Begin
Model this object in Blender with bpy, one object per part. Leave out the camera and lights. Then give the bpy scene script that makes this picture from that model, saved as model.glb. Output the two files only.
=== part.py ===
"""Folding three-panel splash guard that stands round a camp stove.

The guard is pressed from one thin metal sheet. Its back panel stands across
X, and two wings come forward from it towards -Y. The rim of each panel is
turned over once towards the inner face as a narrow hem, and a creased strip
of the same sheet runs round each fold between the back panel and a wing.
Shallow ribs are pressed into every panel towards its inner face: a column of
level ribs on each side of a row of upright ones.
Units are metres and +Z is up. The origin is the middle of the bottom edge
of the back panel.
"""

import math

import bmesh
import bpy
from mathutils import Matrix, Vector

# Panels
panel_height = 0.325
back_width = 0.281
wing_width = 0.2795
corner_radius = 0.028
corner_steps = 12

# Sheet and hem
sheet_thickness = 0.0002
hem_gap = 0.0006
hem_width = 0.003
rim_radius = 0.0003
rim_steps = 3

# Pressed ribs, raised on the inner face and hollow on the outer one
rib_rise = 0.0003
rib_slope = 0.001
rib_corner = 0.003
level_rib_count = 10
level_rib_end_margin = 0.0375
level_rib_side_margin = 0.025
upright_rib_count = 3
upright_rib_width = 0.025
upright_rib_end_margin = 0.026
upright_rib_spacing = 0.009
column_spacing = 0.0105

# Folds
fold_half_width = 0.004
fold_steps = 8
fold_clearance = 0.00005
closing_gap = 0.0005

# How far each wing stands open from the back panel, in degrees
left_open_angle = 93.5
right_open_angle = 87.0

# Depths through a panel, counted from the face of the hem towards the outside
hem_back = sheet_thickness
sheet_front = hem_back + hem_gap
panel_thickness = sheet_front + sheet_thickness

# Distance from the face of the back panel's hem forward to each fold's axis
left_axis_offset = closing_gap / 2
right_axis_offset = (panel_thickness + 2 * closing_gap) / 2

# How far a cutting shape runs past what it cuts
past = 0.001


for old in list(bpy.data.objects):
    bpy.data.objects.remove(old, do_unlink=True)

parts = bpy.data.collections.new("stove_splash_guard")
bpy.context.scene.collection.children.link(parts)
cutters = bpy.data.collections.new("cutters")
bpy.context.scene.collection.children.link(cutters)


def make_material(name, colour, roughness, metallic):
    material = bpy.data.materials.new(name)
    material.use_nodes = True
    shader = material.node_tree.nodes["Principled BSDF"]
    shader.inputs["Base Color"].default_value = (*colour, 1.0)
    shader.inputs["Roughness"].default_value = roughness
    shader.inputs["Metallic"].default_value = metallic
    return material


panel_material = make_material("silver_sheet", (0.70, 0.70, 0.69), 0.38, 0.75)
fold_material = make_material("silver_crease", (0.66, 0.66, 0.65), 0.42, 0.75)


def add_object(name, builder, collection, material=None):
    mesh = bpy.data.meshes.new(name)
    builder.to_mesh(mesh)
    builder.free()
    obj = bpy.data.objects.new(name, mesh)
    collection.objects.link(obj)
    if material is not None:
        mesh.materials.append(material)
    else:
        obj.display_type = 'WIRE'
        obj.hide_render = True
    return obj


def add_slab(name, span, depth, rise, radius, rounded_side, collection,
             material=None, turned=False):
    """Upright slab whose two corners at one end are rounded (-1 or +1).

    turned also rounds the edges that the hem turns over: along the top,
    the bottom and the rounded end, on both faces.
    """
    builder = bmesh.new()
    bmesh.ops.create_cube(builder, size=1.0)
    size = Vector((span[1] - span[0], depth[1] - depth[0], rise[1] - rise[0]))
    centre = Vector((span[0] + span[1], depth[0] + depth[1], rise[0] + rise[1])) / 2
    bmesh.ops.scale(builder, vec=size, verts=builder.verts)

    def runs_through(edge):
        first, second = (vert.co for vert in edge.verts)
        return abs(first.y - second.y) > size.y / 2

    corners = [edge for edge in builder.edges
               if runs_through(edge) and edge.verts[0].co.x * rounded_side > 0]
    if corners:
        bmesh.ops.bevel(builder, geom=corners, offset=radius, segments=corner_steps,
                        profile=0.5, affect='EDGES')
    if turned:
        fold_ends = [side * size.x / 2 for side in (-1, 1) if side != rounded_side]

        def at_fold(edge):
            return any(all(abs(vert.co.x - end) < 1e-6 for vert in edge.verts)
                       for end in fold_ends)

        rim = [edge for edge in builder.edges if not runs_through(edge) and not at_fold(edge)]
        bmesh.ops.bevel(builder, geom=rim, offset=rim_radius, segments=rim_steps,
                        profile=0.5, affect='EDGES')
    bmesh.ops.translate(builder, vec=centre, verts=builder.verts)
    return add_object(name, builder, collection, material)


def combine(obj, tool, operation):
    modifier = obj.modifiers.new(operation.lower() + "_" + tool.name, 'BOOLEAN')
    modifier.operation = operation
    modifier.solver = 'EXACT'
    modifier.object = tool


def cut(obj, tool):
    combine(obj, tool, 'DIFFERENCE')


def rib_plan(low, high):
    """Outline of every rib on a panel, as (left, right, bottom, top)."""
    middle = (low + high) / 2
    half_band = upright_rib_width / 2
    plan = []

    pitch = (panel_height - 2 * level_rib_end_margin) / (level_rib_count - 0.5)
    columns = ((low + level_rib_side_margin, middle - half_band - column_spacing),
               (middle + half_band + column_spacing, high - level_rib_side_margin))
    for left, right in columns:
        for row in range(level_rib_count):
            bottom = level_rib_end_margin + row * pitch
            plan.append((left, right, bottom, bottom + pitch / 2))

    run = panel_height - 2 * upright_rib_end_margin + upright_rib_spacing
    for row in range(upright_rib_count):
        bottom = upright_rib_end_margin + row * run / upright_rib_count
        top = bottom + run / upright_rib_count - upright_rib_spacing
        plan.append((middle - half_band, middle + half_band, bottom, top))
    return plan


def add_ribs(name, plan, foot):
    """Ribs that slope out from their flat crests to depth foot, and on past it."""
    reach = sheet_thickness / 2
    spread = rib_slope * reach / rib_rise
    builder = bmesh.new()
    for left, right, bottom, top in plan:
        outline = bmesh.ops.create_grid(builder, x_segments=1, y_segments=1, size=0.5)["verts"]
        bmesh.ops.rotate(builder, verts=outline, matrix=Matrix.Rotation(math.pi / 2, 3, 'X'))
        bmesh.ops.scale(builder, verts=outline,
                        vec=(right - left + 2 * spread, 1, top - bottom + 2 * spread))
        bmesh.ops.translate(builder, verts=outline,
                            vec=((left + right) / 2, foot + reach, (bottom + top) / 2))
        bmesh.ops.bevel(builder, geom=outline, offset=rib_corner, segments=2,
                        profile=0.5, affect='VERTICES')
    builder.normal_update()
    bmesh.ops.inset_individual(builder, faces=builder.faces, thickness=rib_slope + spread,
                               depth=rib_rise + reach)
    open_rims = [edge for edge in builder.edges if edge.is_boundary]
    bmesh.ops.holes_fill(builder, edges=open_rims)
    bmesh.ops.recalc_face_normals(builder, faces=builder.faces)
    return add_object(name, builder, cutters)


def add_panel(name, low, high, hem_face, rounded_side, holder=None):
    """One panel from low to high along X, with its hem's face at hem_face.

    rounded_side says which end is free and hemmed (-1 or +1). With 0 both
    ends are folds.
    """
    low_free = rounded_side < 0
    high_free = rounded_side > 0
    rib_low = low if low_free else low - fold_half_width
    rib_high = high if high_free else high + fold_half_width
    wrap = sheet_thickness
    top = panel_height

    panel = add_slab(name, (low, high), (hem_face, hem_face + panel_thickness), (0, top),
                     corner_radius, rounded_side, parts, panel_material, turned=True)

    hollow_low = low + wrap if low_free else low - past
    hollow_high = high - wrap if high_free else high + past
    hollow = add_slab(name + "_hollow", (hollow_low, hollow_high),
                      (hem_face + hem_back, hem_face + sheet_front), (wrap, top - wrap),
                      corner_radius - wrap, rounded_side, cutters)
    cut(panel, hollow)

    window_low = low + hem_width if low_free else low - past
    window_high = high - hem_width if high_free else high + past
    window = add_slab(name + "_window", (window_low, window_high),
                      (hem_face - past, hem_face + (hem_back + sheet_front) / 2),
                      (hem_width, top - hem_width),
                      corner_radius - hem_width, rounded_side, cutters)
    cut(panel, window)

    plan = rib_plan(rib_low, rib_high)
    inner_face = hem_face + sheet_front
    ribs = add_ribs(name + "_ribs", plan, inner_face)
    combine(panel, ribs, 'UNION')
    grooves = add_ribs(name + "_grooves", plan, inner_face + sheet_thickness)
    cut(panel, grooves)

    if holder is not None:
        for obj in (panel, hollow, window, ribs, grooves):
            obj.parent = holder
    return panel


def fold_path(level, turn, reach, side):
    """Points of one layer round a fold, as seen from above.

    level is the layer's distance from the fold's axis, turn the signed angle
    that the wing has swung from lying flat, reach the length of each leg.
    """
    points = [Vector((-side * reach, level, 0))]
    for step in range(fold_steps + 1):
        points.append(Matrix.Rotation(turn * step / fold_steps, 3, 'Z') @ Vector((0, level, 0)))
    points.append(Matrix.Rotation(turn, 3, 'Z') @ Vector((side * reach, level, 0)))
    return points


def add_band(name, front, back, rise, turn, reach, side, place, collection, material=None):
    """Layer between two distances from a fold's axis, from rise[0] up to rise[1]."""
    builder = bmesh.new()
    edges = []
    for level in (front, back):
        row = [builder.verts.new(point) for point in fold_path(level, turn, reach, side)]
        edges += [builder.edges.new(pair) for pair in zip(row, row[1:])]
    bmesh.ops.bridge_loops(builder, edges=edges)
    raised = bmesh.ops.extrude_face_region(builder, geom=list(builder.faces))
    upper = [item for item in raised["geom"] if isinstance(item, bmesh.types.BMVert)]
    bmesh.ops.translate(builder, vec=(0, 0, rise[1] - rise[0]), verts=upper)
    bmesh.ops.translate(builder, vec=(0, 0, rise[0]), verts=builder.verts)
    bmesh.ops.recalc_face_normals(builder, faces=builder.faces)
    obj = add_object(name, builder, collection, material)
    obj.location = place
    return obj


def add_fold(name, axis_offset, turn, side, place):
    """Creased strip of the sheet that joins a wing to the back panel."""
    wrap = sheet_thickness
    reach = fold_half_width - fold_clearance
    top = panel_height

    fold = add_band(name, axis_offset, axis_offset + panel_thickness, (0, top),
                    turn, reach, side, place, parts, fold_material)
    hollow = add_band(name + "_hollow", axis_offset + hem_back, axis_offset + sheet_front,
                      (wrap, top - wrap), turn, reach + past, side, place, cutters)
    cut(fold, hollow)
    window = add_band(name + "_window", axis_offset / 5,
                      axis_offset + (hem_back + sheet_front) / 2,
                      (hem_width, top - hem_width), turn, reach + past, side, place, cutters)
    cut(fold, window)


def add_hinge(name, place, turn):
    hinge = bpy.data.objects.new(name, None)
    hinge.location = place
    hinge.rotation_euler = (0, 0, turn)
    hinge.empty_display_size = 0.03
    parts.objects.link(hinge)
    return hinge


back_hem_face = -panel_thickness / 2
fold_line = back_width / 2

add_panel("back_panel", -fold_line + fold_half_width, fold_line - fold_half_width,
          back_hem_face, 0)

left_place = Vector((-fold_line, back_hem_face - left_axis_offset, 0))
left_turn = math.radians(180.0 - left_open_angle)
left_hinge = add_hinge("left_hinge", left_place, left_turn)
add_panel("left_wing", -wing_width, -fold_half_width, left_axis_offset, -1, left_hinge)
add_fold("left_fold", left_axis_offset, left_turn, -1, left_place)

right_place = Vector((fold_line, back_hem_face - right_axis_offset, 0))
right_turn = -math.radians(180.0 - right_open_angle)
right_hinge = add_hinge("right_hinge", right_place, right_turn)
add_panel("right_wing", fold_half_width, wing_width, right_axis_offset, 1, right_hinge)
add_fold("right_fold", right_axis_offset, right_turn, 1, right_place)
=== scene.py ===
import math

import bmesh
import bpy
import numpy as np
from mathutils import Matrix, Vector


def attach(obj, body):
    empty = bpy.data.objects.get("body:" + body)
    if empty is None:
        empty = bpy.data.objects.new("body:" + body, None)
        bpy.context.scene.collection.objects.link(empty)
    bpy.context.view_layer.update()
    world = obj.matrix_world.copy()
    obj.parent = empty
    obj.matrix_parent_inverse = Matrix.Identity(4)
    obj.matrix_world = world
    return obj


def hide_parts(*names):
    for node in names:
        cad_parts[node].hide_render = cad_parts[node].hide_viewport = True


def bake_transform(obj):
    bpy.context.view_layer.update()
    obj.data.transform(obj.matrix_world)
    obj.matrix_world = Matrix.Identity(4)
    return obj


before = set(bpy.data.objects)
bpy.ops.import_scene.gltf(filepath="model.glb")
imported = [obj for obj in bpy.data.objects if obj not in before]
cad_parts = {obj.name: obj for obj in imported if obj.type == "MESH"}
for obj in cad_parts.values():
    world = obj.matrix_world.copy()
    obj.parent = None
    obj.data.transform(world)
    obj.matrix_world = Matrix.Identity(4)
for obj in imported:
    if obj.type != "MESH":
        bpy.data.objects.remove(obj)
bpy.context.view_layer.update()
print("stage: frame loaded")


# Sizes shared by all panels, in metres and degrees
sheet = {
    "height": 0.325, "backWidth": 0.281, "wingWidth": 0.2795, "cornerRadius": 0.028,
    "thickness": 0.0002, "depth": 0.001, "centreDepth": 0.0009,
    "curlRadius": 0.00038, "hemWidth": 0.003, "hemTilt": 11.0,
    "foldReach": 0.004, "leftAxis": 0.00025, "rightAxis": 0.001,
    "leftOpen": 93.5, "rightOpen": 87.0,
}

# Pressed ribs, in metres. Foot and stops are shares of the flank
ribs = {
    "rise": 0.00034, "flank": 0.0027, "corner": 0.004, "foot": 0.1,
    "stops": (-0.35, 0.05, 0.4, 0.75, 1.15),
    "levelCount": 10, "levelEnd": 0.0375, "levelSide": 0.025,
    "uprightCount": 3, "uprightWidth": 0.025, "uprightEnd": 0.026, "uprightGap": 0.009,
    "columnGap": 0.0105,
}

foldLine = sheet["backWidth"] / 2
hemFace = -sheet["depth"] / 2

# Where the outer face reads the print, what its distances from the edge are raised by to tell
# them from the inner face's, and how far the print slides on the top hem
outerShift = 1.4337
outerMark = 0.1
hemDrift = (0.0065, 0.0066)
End
## Exercise aim
Print exactly the run of lines that starts at the line with "back_hem_face = -panel_thickness / 2" and ends at the line with "obj.data.transform(obj.matrix_world)". Leave out every other line.

## Written reply
back_hem_face = -panel_thickness / 2
fold_line = back_width / 2

add_panel("back_panel", -fold_line + fold_half_width, fold_line - fold_half_width,
          back_hem_face, 0)

left_place = Vector((-fold_line, back_hem_face - left_axis_offset, 0))
left_turn = math.radians(180.0 - left_open_angle)
left_hinge = add_hinge("left_hinge", left_place, left_turn)
add_panel("left_wing", -wing_width, -fold_half_width, left_axis_offset, -1, left_hinge)
add_fold("left_fold", left_axis_offset, left_turn, -1, left_place)

right_place = Vector((fold_line, back_hem_face - right_axis_offset, 0))
right_turn = -math.radians(180.0 - right_open_angle)
right_hinge = add_hinge("right_hinge", right_place, right_turn)
add_panel("right_wing", fold_half_width, wing_width, right_axis_offset, 1, right_hinge)
add_fold("right_fold", right_axis_offset, right_turn, 1, right_place)
=== scene.py ===
import math

import bmesh
import bpy
import numpy as np
from mathutils import Matrix, Vector


def attach(obj, body):
    empty = bpy.data.objects.get("body:" + body)
    if empty is None:
        empty = bpy.data.objects.new("body:" + body, None)
        bpy.context.scene.collection.objects.link(empty)
    bpy.context.view_layer.update()
    world = obj.matrix_world.copy()
    obj.parent = empty
    obj.matrix_parent_inverse = Matrix.Identity(4)
    obj.matrix_world = world
    return obj


def hide_parts(*names):
    for node in names:
        cad_parts[node].hide_render = cad_parts[node].hide_viewport = True


def bake_transform(obj):
    bpy.context.view_layer.update()
    obj.data.transform(obj.matrix_world)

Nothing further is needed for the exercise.